In Madeleine Sims-Fewer and Dusty Mancinelli’s deeply disturbing debut feature, a traumatic betrayal drives a woman towards a vengeful extremity.


Midnight Madness


Madeleine Sims-Fewer, Dusty Mancinelli

Since 2017, writer-director duo Madeleine Sims-Fewer and Dusty Mancinelli have provocatively probed many a moral boundary in their award-winning short films, which often scrutinize the emotional stresses of characters who are confronted by acts of transgression. In their remarkable debut feature, this étude of disturbed psychology is ratched into a hypnotic horror register — one that recalls the uncomfortable simmering extremities of a Catherine Breillat or Lars von Trier psychodrama.

Sims-Fewer herself achingly portrays the film’s principal psyche, Miriam, a woman treading water in an unhappy marriage who hopes to find solace in a weekend reunion with her estranged younger sister, Greta (Anna Maguire), at a secluded cottage estate. Along with their respective husbands, Miriam’s brooding partner Caleb (Obi Abili) and Greta’s affable Dylan (Jesse LaVercombe), they find themselves navigating a minefield of one another’s sensitivies and histories, culminating in a traumatic series of betrayals — the root of which is a deeply upsetting act of sexual violence.

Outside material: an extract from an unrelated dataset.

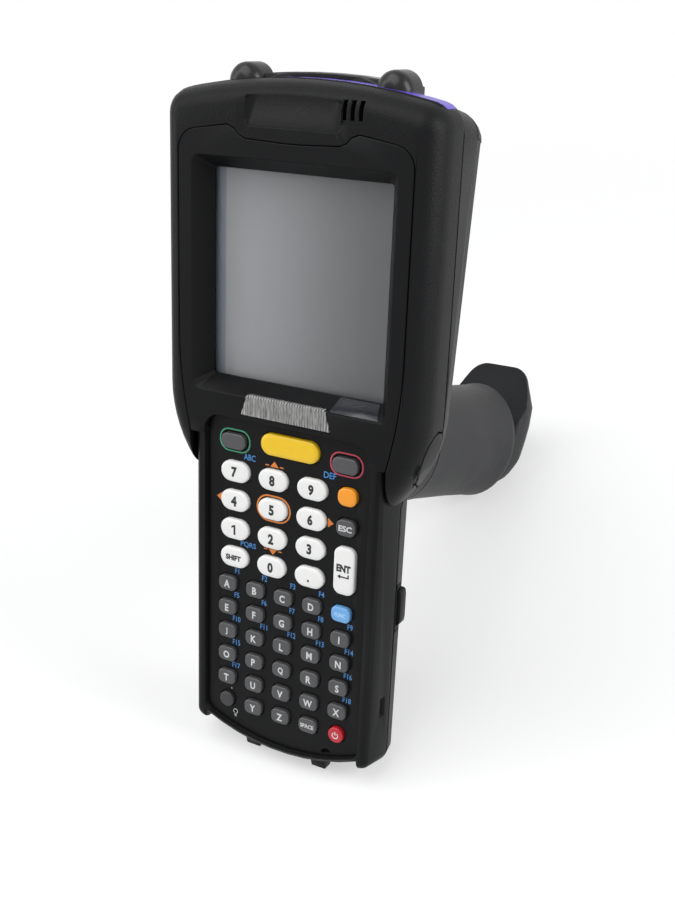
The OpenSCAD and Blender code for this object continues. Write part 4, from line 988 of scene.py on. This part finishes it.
def placed(mesh, x, y, z, turn=0):
    mesh.transform(Matrix.Translation((x, y, z)) @ Matrix.Rotation(math.radians(turn), 4, "Z"))
    return mesh


def inked(name, body, finish, meshes):
    return fitted(name, joined(name, meshes), finish, body)


capTop, plateTop = keypad["rise"], 0.0
digit = {"height": 3.2, "bold": 0.05, "point": 0.36, "pointDrop": 0.9,
         "one": [(0.0, -1.55), (0.62, -1.55), (0.62, 1.55), (0.12, 1.55), (-0.75, 1.02),
                 (-0.75, 0.42), (0.0, 0.82)]}
letter = {"height": 2.35, "bold": 0.03, "drop": 0.1}
# what stands on a key: the word, its height, width and weight, and how far up the cap it sits
words = {"shift": ("SHIFT", 1.75, 5.2, 0.055, 0), "enter": ("ENT", 2.3, 4.5, 0.055, 1.0),
         "escape": ("ESC", 1.8, 4.2, 0.03, -0.1), "blue": ("FUNC", 1.2, 3.4, 0.01, 0),
         "space": ("SPACE", 1.35, 4.5, 0.03, 0)}


def wordOn(key, x, y):
    text, height, width, bold, up = words[key]
    return placed(inkWord(text, height, width, bold), x, y + up, capTop)


for node, name in whiteKeys.items():
    x, y = keys[node][1]
    if node == "key_1":
        mark = placed(inkShape(digit["one"]), x, y, capTop)
    elif node.startswith("key_"):
        mark = placed(inkWord(node[-1], digit["height"], bold=digit["bold"]), x, y, capTop)
    elif node == "shift_key":
        mark = wordOn("shift", x, y)
    else:
        mark = placed(inkShape(disc(digit["point"])), x, y - digit["pointDrop"], capTop)
    inked(name + "Print", bodyOf[node], "inkBlack", [mark])

enter = {"arrowDrop": 1.4, "arrow": [(-1.9, -0.2), (-0.9, 0.5), (-0.9, 0.02), (1.35, 0.02),
                                     (1.35, 0.8), (1.8, 0.8), (1.8, -0.42), (-0.9, -0.42),
                                     (-0.9, -0.9)]}
x, y = keys["enter_key"][1]
arrow = placed(inkShape(enter["arrow"]), x, y - enter["arrowDrop"], capTop)
inked("enterKeyPrint", "enter_key", "inkBlack", [wordOn("enter", x, y), arrow])
inked("escapeKeyPrint", "escape_key", "inkPale", [wordOn("escape", *keys["escape_key"][1])])
inked("blueKeyPrint", "blue_key", "inkSky", [wordOn("blue", *keys["blue_key"][1])])
power = {"ring": (0.78, 1.05, 125, 415), "bar": (0.14, 0.1, 1.25)}
inked("powerKeyPrint", "power_key", "inkWhite",
      [placed(inkShape(shape), *keys["power_key"][1], capTop)
       for shape in (arcBand(*power["ring"]), block(*power["bar"]))])

letters = iter("ABCDEFGHIJKLMNOPQRSTUVWXYZ")
for line, columns in enumerate(letterColumns):
    marks = []
    for c in columns:
        x, y = letterAt(c, line)
        if (line, c) == (5, 3):
            marks.append(wordOn("space", x, y))
        else:
            mark = inkWord(next(letters), letter["height"], bold=letter["bold"])
            marks.append(placed(mark, x, y - letter["drop"], capTop))
    body = bodyOf["letter_row_%d" % (line + 1)]
    inked("letterRow%dPrint" % (line + 1), body, "inkPale", marks)

# the blue legends on the plate: function numbers beside the letter keys, and three letter groups
plateBlue = {"height": 1.75, "bold": 0.012, "squeeze": 0.8, "right": 2.75, "up": 4.15,
             "perRow": [range(4), range(5), range(5), (0, 4), (0, 4)],
             "groups": {"ABC": (-12.5, 27.0), "DEF": (13.6, 27.1), "PQRS": (-12.6, -0.2)},
             "groupHeight": 1.85, "letterWidth": 1.3}
blueMarks = []
for x, y in [letterAt(c, line) for line, row in enumerate(plateBlue["perRow"]) for c in row]:
    mark = inkWord("F%d" % (len(blueMarks) + 1), plateBlue["height"], bold=plateBlue["bold"],
                   squeeze=plateBlue["squeeze"])
    blueMarks.append(placed(mark, x + plateBlue["right"], y + plateBlue["up"], plateTop))
for word, (x, y) in plateBlue["groups"].items():
    mark = inkWord(word, plateBlue["groupHeight"], len(word) * plateBlue["letterWidth"],
                   plateBlue["bold"])
    blueMarks.append(placed(mark, x, y, plateTop))
inked("functionPrint", "housing", "inkBlue", blueMarks)


def ringMark(place, cap, gap, thick):
    # a ring on the plate, a gap away from its key's outline
    inner, outer = [roundRect(cap["Width"] + 2 * grown, cap["Height"] + 2 * grown,
                              cap["Corner"] + grown) for grown in (gap, gap + thick)]
    return placed(inkShape(outer, inner), *place, plateTop)


rings = {"five": (0.5, 0.5), "action": (0.75, 0.42)}      # gap and thickness
arrowHead = [(-1.4, -0.85), (1.4, -0.85), (0, 0.9)]
wings = [[(-3.1, -0.7), (-1.9, -0.7), (-1.7, -0.35), (-2.9, -0.35)],
         [(3.1, -0.7), (2.9, -0.35), (1.7, -0.35), (1.9, -0.7)]]
# each arrow: the key's column and line, how far right and up of it, its turn, its shapes
arrows = [((1, 0), 0, 4.55, 0, [arrowHead] + wings), ((1, 2), 0, -4.45, 180, [arrowHead] + wings),
          ((0, 1), -5.75, 0, 90, [arrowHead]), ((2, 1), 5.95, 0, -90, [arrowHead])]
orangeMarks = [ringMark(numberAt(1, 1), numberCap, *rings["five"])]
for key, right, up, turn, shapes in arrows:
    x, y = numberAt(*key)
    orangeMarks += [placed(inkShape(shape), x + right, y + up, plateTop, turn) for shape in shapes]
inked("arrowPrint", "housing", "inkOrange", orangeMarks)
for side, finish in (("left", "inkGreen"), ("right", "inkRed")):
    place = keys["action_key_" + side][1]
    inked(side + "RingPrint", "housing", finish, [ringMark(place, actionCap, *rings["action"])])

# a bulb and a dot beside the backlight key
bulb = {"right": 2.7, "up": -3.9, "glass": (0.62, 0.82, -60, 240),
        "screw": [(0.42, -1.05, -0.85), (0.42, -1.45, -1.25), (0.3, -1.85, -1.65)],
        "dot": (0.2, 1.2, 3.7)}
x, y = keys["backlight_key"][1]
bulbMarks = [placed(inkShape(shape), x + bulb["right"], y + bulb["up"], plateTop)
             for shape in [arcBand(*bulb["glass"])] + [block(*part) for part in bulb["screw"]]]
radius, right, up = bulb["dot"]
bulbMarks.append(placed(inkShape(disc(radius)), x + right, y + up, plateTop))
inked("lampPrint", "housing", "inkPale", bulbMarks)
# a near-black flat sheet on the plate at the voice notch: painted shade of its hollow
notch = {"x": 15.6, "y": -60.5, "turn": 8, "width": 1.35, "height": 1.25, "steps": 12}
notchOutline = [(notch["width"] * x, notch["height"] * y)
                for x, y in arc(1, 0, 180, notch["steps"])]
inked("voiceNotchShade", "housing", "notch",
      [placed(inkShape(notchOutline), notch["x"], notch["y"], plateTop, notch["turn"])])
print("legends printed")

# the camera's place and axes, in the terminal's own axes
studioView = {"lens": 48.0, "sensor": 36.0, "at": (159.307, 143.172, 271.801),
              "right": (0.87723774, 0.03701855, -0.47862677),
              "up": (-0.18975211, 0.9425682, -0.27488057),
              "back": (0.44096269, 0.33195605, 0.83388074)}
cameraData = bpy.data.cameras.new("studioCamera")
cameraData.lens, cameraData.sensor_width = studioView["lens"], studioView["sensor"]
camera = linked("studioCamera", cameraData)
columns = [(leanBack @ Vector(studioView[k])).normalized() for k in ("right", "up", "back")]
camera.matrix_world = (Matrix.Translation(terminalAxes @ Vector(studioView["at"]))
                       @ Matrix(columns).transposed().to_4x4())
scene.camera = camera

# pale floor: part of it is plain white to the camera, and all of it further away
floorSet = {"size": 8.0, "colour": (0.92, 0.92, 0.925), "near": 0.5, "fade": (0.14, 0.5)}


def whiteSeen(maker):
    # 1 for what the camera, a glossy surface or a clear one sees
    path = maker.tree.nodes.new("ShaderNodeLightPath")
    seen = [Wire(maker, path.outputs[k]) for k in ("Is Camera Ray", "Is Glossy Ray",
                                                   "Is Transmission Ray")]
    return seen[0].most(seen[1]).most(seen[2])


paper = Finish("paperFloor")
paper.set(Base_Color=paper.blend(paper.noise(300, 2.0), tinted(floorSet["colour"], 0.995),
                                 floorSet["colour"]), Roughness=paper.noise(90) * 0.1 + 0.85)
glow = paper.make("ShaderNodeEmission", {}, None, (1, 1, 1), 1.0)
away = paper.make("ShaderNodeVectorMath", {"operation": "LENGTH"}, "Value", paper.place)
share = away.ease(*floorSet["fade"]) * (1 - floorSet["near"]) + floorSet["near"]
sheet = paper.make("ShaderNodeMixShader", {}, None, whiteSeen(paper) * share,
                   Wire(paper, paper.shader.outputs[0]), glow)
paper.plug(paper.output.inputs[0], sheet)
finishes["paper"] = paper.material
half = floorSet["size"] / 2
floorMesh = bpy.data.meshes.new("paperFloor")
floorMesh.from_pydata([(x, y, 0) for x, y in block(half, -half, half)], [], [(0, 1, 2, 3)])
pieceFrom("paperFloor", floorMesh, "paper")

room = {"colour": (0.96, 0.98, 1.0), "strength": 0.36}
scene.world = bpy.data.worlds.new("softRoom")
scene.world.use_nodes = True
air = Maker()
air.tree = scene.world.node_tree
air.tree.nodes.clear()
dimLight = air.make("ShaderNodeBackground", {}, None, room["colour"], room["strength"])
whiteWall = air.make("ShaderNodeBackground", {}, None, (1, 1, 1), 1.0)
sky = air.make("ShaderNodeMixShader", {}, None, whiteSeen(air), dimLight, whiteWall)
air.plug(air.tree.nodes.new("ShaderNodeOutputWorld").inputs[0], sky)

lamps = {
    "topSoft": {"at": (-0.25, -0.35, 1.15), "to": (0, 0, 0.1), "size": (1.1, 0.9), "power": 9.5},
    "leftSoft": {"at": (-0.95, -0.5, 0.55), "to": (0, 0, 0.1), "size": (0.5, 0.9), "power": 3.5},
    "rightSoft": {"at": (1.0, 0.1, 0.5), "to": (0, 0, 0.1), "size": (0.5, 0.9), "power": 9.5},
}
for name, lamp in lamps.items():
    data = bpy.data.lights.new(name, "AREA")
    data.shape, data.energy = "RECTANGLE", lamp["power"]
    data.size, data.size_y = lamp["size"]
    source = linked(name, data)
    source.location = lamp["at"]
    aim = Vector(lamp["to"]) - Vector(lamp["at"])
    source.rotation_euler = aim.to_track_quat("-Z", "Y").to_euler()
scene.view_settings.view_transform = "Standard"
print("camera, floor and lamps set")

Scrambling the temporality of what would normally proceed as an archetypal, linear revenge thriller, Mancinelli and Sims-Fewer judiciously eschew the genre’s conventions of catharsis, and instead recognize that some horrors cannot be so easily exorcised or reconciled. Photographed with a nervous and haptic intimacy that methodically gives way to interludes of startling surrealism and riveting suspense, Violation brings a unique tempo to Midnight Madness and a thousand-yard stare into human cruelty.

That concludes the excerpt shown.